Businesses such as Suzlon, among others, have also expressed an interest in the country’s promising wind sector.

But here’s the catch. The development of a wind sector in Iran is likely to be slow and may not happen at all. We are already seeing the European Union and US mulling new sanctions.

This means that the current relaxation of sanctions against Iran is not guaranteed to make wind investments in the country safe. Let’s say a wind developer were to start work on a project in the country today. It would still need to gain funding, buy turbines, find external contractors and then sell the completed scheme. At each of these stages it has to complete new deals — but there is no guarantee that sanctions will remain lifted for the next few years.

It would, therefore, take a brave investor to start work on a wind farm in Iran at this time. Will many firms want to take the risk of starting a project in a country only to find that fresh sanctions have made it impossible for them to buy the turbines they want? That affects the viability of the projects, the returns they can get from it, and ultimately how much they can sell it on for.

In short, disruptions like that can turn the financial framework of a new wind farm on its head and jeopardise any future development.

And there is a very real prospect of sanctions being reintroduced. France and the US are concerned about recent missile tests, which critics say show that Iran still harbours plans to build nuclear weapons. Iran said the tests were peaceful — but, even if they are, they are already doing damage to a fragile truce.
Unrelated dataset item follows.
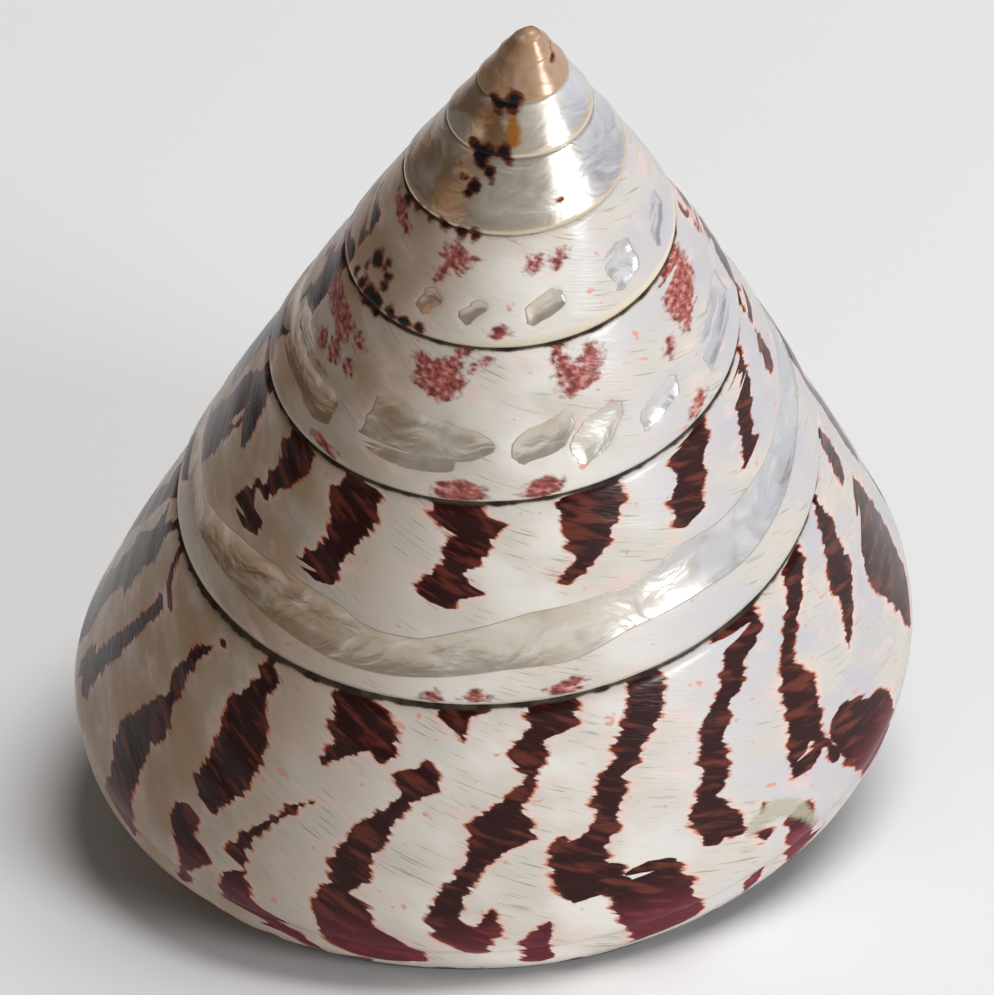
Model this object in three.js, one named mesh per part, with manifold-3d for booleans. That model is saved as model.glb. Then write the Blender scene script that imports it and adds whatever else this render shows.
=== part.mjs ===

The other difficulty for wind developers and investors focused on Iran is that their enthusiasm for the country may not be shared by banks and other financial institutions. Western banks quit Iran after sanctions were imposed in 2012 and it will take time to encourage those businesses back. This will make it harder for developers to secure the debt they need to build schemes.

Likewise, many Western export credit agencies have left the country, and these can be a key source of funds as well as peace of mind for suppliers selling products in emerging markets. The guarantees they provide can make the difference between a supplier going ahead with a deal and deciding to back out.

This is, of course, hugely frustrating for Iranians who hoped that the relaxation of sanctions would end years of isolation and kickstart a golden era of growth in Iran. Sadly for them, years of mistrust will take years to heal — if, indeed, they are to heal at all.

For most wind companies in the sector, we think, Iran will remain a case of ‘wait and see’.